# [TASK TO CARRY OUT]
In this exercise, return the whole listing exactly, excluding any images.

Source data
==*==

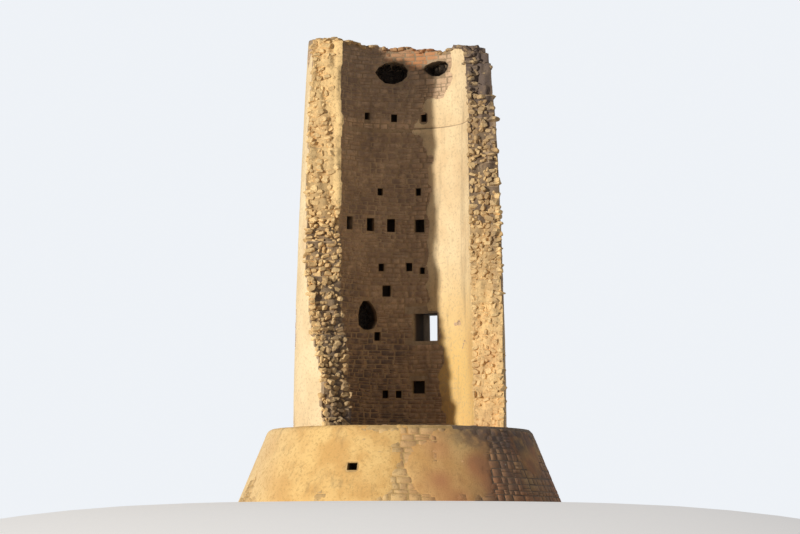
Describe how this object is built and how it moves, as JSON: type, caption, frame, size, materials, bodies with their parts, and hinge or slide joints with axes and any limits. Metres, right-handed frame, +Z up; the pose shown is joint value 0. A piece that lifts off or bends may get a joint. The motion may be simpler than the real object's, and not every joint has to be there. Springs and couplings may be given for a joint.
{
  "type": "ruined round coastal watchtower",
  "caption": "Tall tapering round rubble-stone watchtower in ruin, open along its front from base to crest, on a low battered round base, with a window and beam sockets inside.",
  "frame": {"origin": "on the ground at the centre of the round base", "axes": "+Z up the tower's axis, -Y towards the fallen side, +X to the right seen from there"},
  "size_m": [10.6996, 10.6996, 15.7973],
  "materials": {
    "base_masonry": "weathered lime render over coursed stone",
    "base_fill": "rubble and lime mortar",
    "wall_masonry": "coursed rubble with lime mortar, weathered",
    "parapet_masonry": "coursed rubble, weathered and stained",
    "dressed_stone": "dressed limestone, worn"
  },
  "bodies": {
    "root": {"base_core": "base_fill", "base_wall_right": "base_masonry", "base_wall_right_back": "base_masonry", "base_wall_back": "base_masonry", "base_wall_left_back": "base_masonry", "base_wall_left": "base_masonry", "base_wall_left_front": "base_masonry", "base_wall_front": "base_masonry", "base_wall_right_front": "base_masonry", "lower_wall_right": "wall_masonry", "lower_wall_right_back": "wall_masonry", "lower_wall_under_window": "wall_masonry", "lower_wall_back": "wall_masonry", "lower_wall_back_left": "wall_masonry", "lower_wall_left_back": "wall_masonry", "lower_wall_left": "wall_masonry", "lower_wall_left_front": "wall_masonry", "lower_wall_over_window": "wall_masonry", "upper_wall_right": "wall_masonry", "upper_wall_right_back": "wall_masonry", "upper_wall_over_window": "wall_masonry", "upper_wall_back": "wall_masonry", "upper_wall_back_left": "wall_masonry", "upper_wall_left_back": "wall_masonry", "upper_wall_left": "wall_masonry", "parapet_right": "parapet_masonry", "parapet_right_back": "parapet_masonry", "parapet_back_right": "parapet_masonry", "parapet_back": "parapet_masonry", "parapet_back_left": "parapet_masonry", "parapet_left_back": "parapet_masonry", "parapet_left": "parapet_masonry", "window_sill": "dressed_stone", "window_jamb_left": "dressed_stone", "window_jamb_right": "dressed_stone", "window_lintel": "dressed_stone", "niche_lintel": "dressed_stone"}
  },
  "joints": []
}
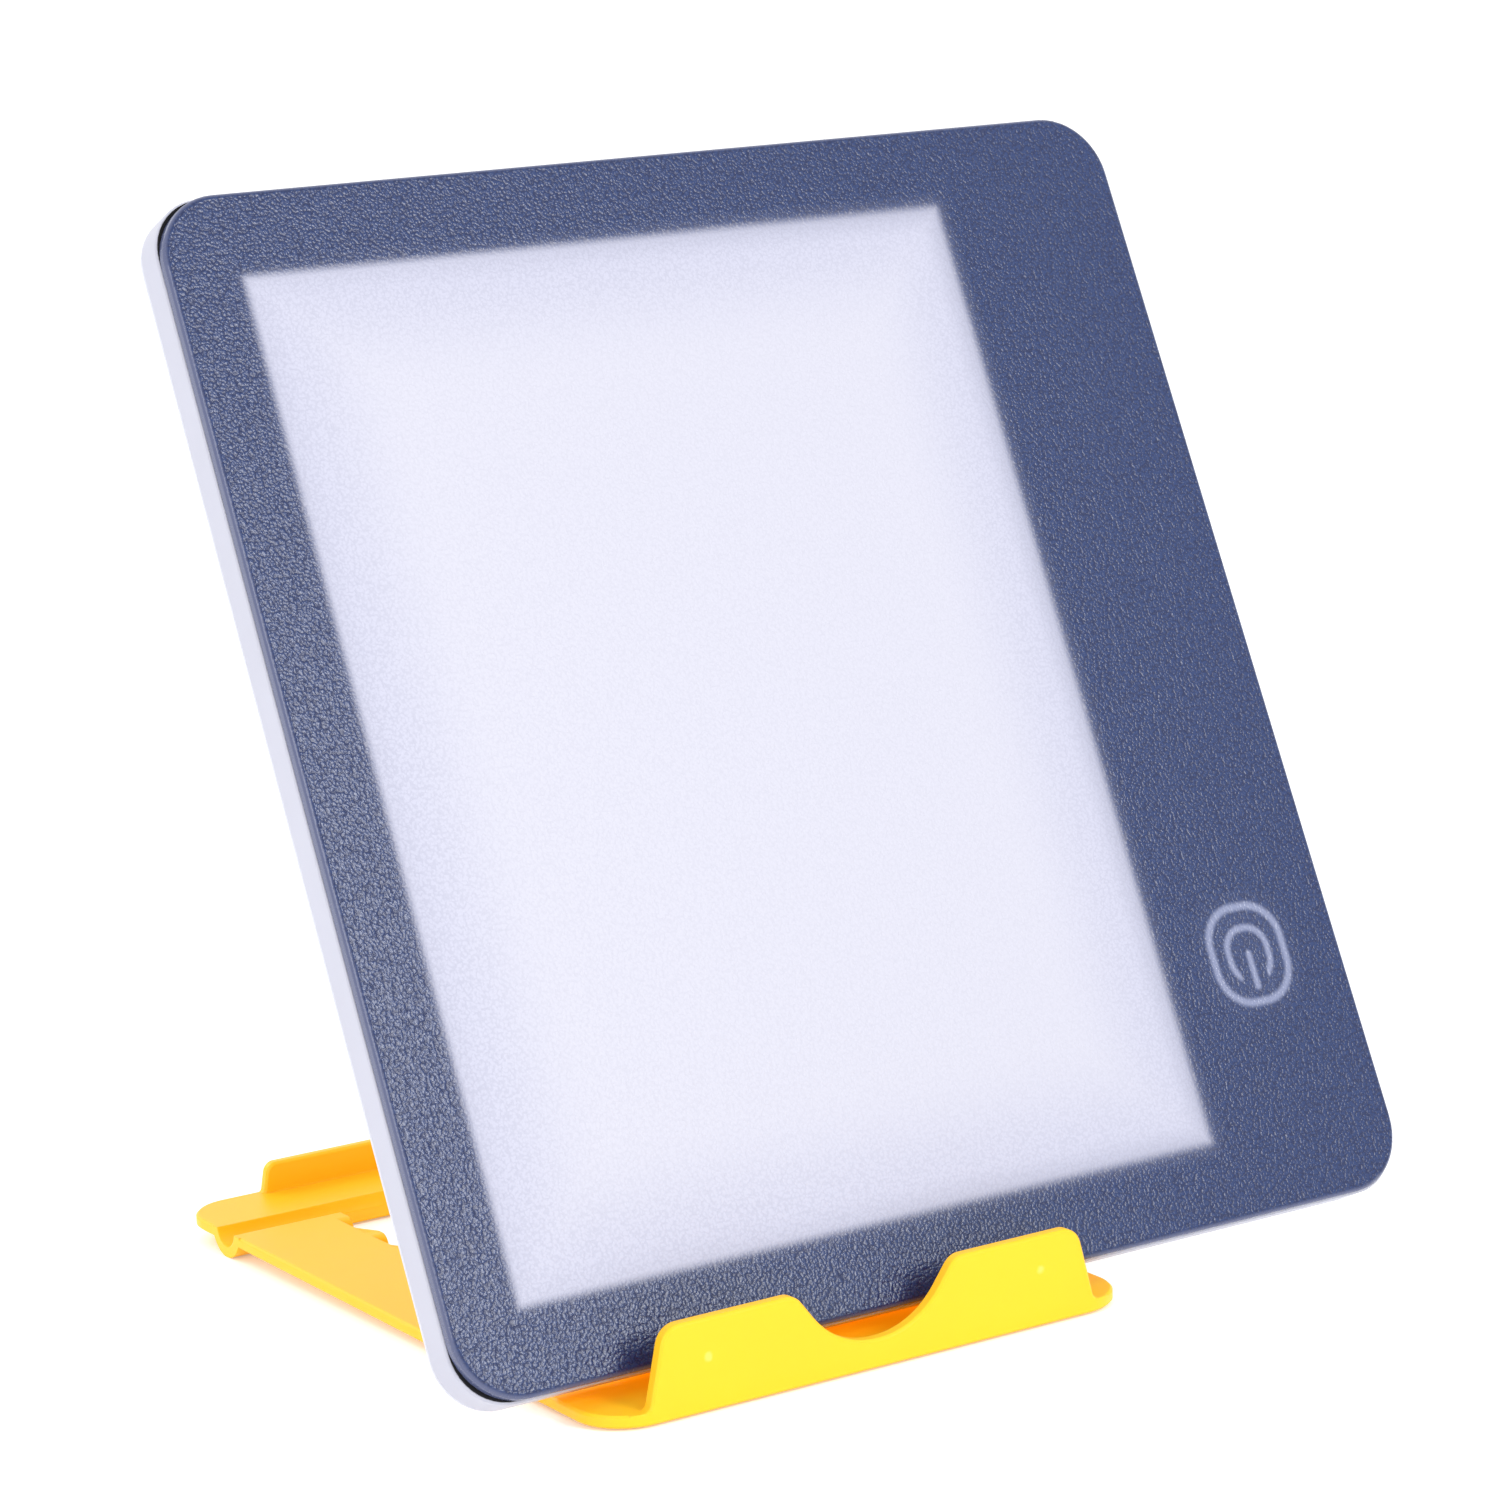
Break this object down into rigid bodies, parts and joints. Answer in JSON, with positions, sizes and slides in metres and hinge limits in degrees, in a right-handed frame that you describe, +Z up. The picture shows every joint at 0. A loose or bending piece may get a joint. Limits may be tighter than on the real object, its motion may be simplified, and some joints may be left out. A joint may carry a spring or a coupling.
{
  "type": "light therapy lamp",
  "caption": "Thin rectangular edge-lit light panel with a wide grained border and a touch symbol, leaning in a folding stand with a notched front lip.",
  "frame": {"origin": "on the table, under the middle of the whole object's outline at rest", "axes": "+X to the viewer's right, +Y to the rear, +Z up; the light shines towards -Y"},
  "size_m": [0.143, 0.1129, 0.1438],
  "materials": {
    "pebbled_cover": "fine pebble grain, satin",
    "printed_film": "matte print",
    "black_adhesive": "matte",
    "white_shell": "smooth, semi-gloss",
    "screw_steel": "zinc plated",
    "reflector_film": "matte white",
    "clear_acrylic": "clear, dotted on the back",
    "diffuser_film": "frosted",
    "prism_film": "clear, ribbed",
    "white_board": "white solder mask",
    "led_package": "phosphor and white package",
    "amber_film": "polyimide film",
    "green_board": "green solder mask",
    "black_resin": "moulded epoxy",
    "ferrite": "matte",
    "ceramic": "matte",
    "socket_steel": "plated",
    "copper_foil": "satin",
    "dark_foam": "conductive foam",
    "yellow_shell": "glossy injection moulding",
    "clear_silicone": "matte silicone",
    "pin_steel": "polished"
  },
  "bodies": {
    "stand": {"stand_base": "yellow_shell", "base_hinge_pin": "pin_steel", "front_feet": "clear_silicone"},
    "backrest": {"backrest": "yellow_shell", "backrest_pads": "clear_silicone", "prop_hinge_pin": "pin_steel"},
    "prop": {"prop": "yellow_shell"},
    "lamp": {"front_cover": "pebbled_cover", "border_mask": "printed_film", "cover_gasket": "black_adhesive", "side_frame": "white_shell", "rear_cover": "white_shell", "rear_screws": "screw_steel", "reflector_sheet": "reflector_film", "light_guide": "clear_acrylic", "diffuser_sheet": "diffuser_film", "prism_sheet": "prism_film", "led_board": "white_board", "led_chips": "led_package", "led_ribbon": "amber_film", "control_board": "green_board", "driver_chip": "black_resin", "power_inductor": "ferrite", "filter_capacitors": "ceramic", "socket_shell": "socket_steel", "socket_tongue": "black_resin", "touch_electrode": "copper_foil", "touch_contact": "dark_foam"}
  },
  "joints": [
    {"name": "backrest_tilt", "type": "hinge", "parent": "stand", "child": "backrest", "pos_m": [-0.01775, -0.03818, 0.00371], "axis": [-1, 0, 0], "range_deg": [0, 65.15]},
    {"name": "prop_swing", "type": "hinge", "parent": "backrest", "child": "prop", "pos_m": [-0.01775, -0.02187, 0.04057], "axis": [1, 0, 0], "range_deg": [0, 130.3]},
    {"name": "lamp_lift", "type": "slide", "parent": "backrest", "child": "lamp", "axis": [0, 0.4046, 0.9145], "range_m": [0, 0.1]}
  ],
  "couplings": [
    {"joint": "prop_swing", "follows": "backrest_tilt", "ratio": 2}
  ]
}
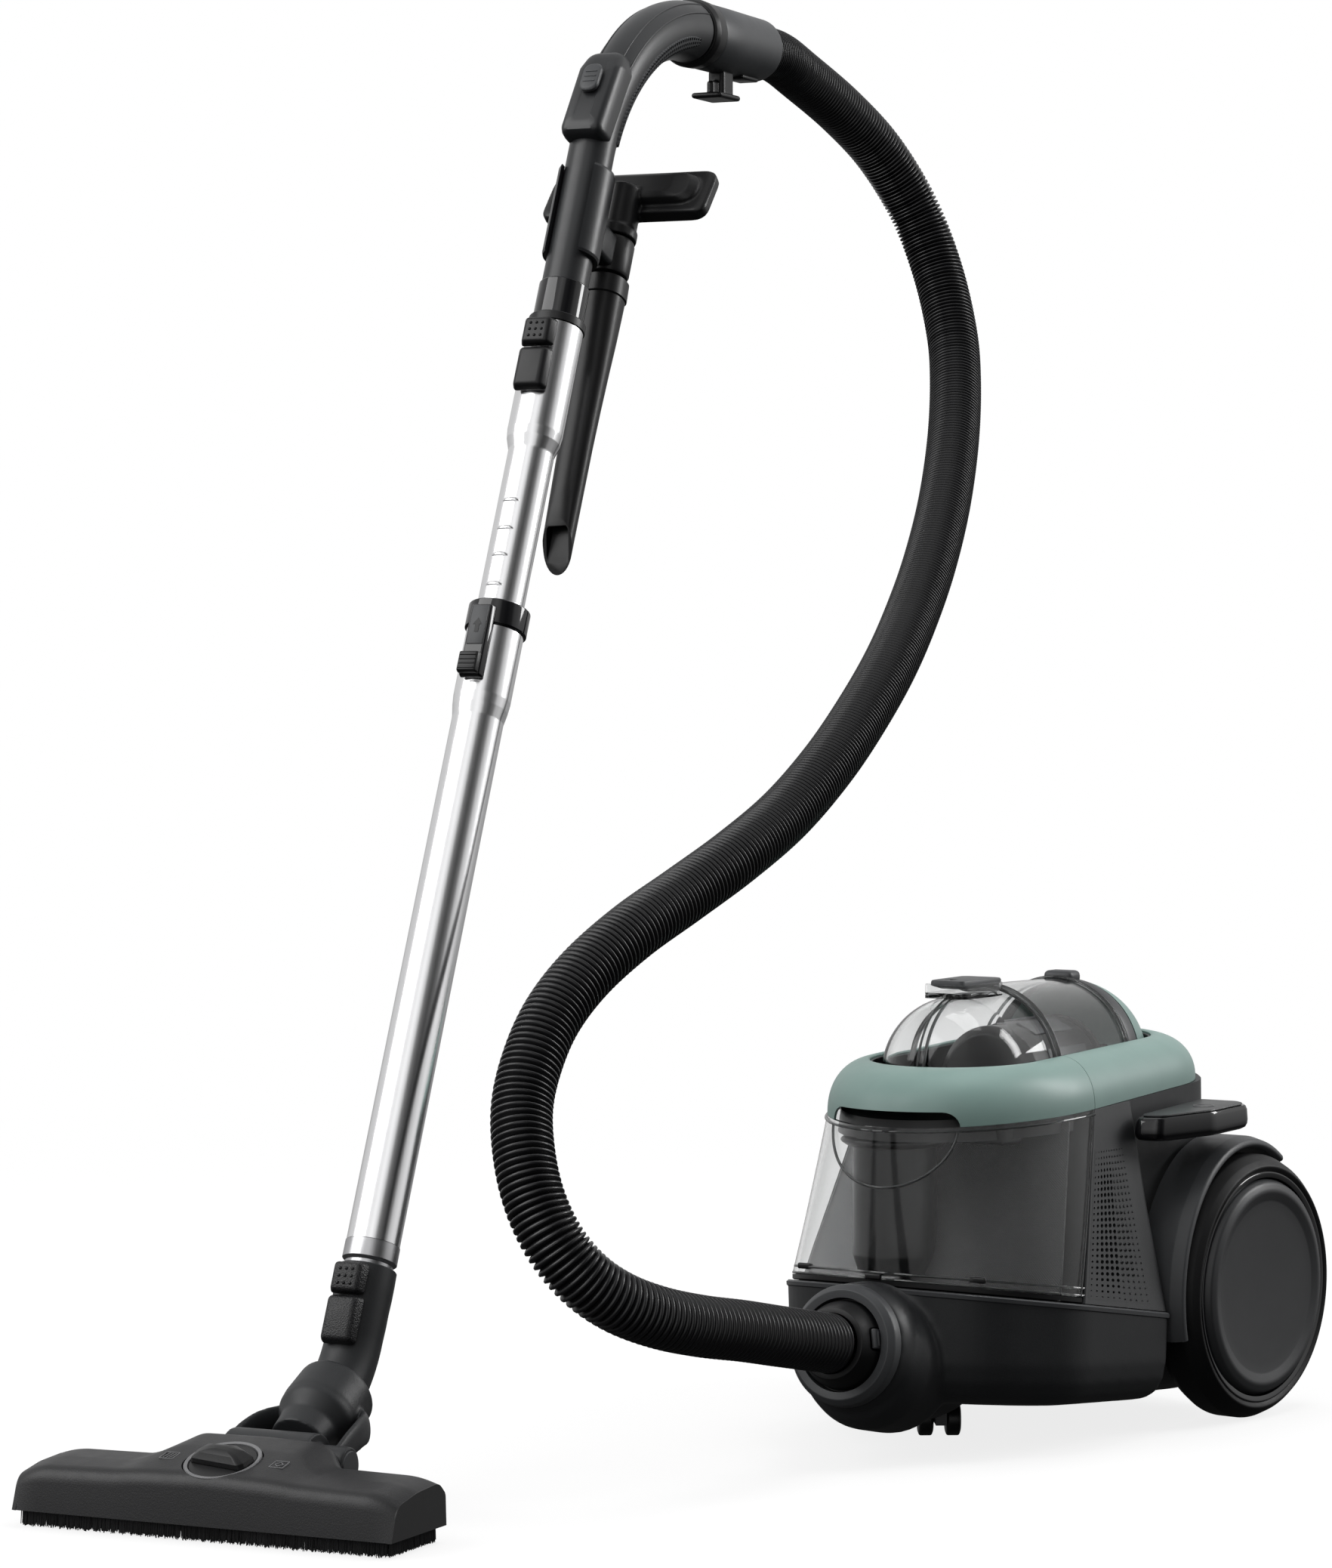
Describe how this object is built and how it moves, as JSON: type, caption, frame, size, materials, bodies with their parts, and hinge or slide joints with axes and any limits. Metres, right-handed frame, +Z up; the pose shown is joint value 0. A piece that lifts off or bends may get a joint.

==*==

# [RESULT FOR THIS TASK]
Describe how this object is built and how it moves, as JSON: type, caption, frame, size, materials, bodies with their parts, and hinge or slide joints with axes and any limits. Metres, right-handed frame, +Z up; the pose shown is joint value 0. A piece that lifts off or bends may get a joint. The motion may be simpler than the real object's, and not every joint has to be there. Springs and couplings may be given for a joint.
{
  "type": "ruined round coastal watchtower",
  "caption": "Tall tapering round rubble-stone watchtower in ruin, open along its front from base to crest, on a low battered round base, with a window and beam sockets inside.",
  "frame": {"origin": "on the ground at the centre of the round base", "axes": "+Z up the tower's axis, -Y towards the fallen side, +X to the right seen from there"},
  "size_m": [10.6996, 10.6996, 15.7973],
  "materials": {
    "base_masonry": "weathered lime render over coursed stone",
    "base_fill": "rubble and lime mortar",
    "wall_masonry": "coursed rubble with lime mortar, weathered",
    "parapet_masonry": "coursed rubble, weathered and stained",
    "dressed_stone": "dressed limestone, worn"
  },
  "bodies": {
    "root": {"base_core": "base_fill", "base_wall_right": "base_masonry", "base_wall_right_back": "base_masonry", "base_wall_back": "base_masonry", "base_wall_left_back": "base_masonry", "base_wall_left": "base_masonry", "base_wall_left_front": "base_masonry", "base_wall_front": "base_masonry", "base_wall_right_front": "base_masonry", "lower_wall_right": "wall_masonry", "lower_wall_right_back": "wall_masonry", "lower_wall_under_window": "wall_masonry", "lower_wall_back": "wall_masonry", "lower_wall_back_left": "wall_masonry", "lower_wall_left_back": "wall_masonry", "lower_wall_left": "wall_masonry", "lower_wall_left_front": "wall_masonry", "lower_wall_over_window": "wall_masonry", "upper_wall_right": "wall_masonry", "upper_wall_right_back": "wall_masonry", "upper_wall_over_window": "wall_masonry", "upper_wall_back": "wall_masonry", "upper_wall_back_left": "wall_masonry", "upper_wall_left_back": "wall_masonry", "upper_wall_left": "wall_masonry", "parapet_right": "parapet_masonry", "parapet_right_back": "parapet_masonry", "parapet_back_right": "parapet_masonry", "parapet_back": "parapet_masonry", "parapet_back_left": "parapet_masonry", "parapet_left_back": "parapet_masonry", "parapet_left": "parapet_masonry", "window_sill": "dressed_stone", "window_jamb_left": "dressed_stone", "window_jamb_right": "dressed_stone", "window_lintel": "dressed_stone", "niche_lintel": "dressed_stone"}
  },
  "joints": []
}
Break this object down into rigid bodies, parts and joints. Answer in JSON, with positions, sizes and slides in metres and hinge limits in degrees, in a right-handed frame that you describe, +Z up. The picture shows every joint at 0. A loose or bending piece may get a joint. Limits may be tighter than on the real object, its motion may be simplified, and some joints may be left out. A joint may carry a spring or a coupling.
{
  "type": "light therapy lamp",
  "caption": "Thin rectangular edge-lit light panel with a wide grained border and a touch symbol, leaning in a folding stand with a notched front lip.",
  "frame": {"origin": "on the table, under the middle of the whole object's outline at rest", "axes": "+X to the viewer's right, +Y to the rear, +Z up; the light shines towards -Y"},
  "size_m": [0.143, 0.1129, 0.1438],
  "materials": {
    "pebbled_cover": "fine pebble grain, satin",
    "printed_film": "matte print",
    "black_adhesive": "matte",
    "white_shell": "smooth, semi-gloss",
    "screw_steel": "zinc plated",
    "reflector_film": "matte white",
    "clear_acrylic": "clear, dotted on the back",
    "diffuser_film": "frosted",
    "prism_film": "clear, ribbed",
    "white_board": "white solder mask",
    "led_package": "phosphor and white package",
    "amber_film": "polyimide film",
    "green_board": "green solder mask",
    "black_resin": "moulded epoxy",
    "ferrite": "matte",
    "ceramic": "matte",
    "socket_steel": "plated",
    "copper_foil": "satin",
    "dark_foam": "conductive foam",
    "yellow_shell": "glossy injection moulding",
    "clear_silicone": "matte silicone",
    "pin_steel": "polished"
  },
  "bodies": {
    "stand": {"stand_base": "yellow_shell", "base_hinge_pin": "pin_steel", "front_feet": "clear_silicone"},
    "backrest": {"backrest": "yellow_shell", "backrest_pads": "clear_silicone", "prop_hinge_pin": "pin_steel"},
    "prop": {"prop": "yellow_shell"},
    "lamp": {"front_cover": "pebbled_cover", "border_mask": "printed_film", "cover_gasket": "black_adhesive", "side_frame": "white_shell", "rear_cover": "white_shell", "rear_screws": "screw_steel", "reflector_sheet": "reflector_film", "light_guide": "clear_acrylic", "diffuser_sheet": "diffuser_film", "prism_sheet": "prism_film", "led_board": "white_board", "led_chips": "led_package", "led_ribbon": "amber_film", "control_board": "green_board", "driver_chip": "black_resin", "power_inductor": "ferrite", "filter_capacitors": "ceramic", "socket_shell": "socket_steel", "socket_tongue": "black_resin", "touch_electrode": "copper_foil", "touch_contact": "dark_foam"}
  },
  "joints": [
    {"name": "backrest_tilt", "type": "hinge", "parent": "stand", "child": "backrest", "pos_m": [-0.01775, -0.03818, 0.00371], "axis": [-1, 0, 0], "range_deg": [0, 65.15]},
    {"name": "prop_swing", "type": "hinge", "parent": "backrest", "child": "prop", "pos_m": [-0.01775, -0.02187, 0.04057], "axis": [1, 0, 0], "range_deg": [0, 130.3]},
    {"name": "lamp_lift", "type": "slide", "parent": "backrest", "child": "lamp", "axis": [0, 0.4046, 0.9145], "range_m": [0, 0.1]}
  ],
  "couplings": [
    {"joint": "prop_swing", "follows": "backrest_tilt", "ratio": 2}
  ]
}
Describe how this object is built and how it moves, as JSON: type, caption, frame, size, materials, bodies with their parts, and hinge or slide joints with axes and any limits. Metres, right-handed frame, +Z up; the pose shown is joint value 0. A piece that lifts off or bends may get a joint.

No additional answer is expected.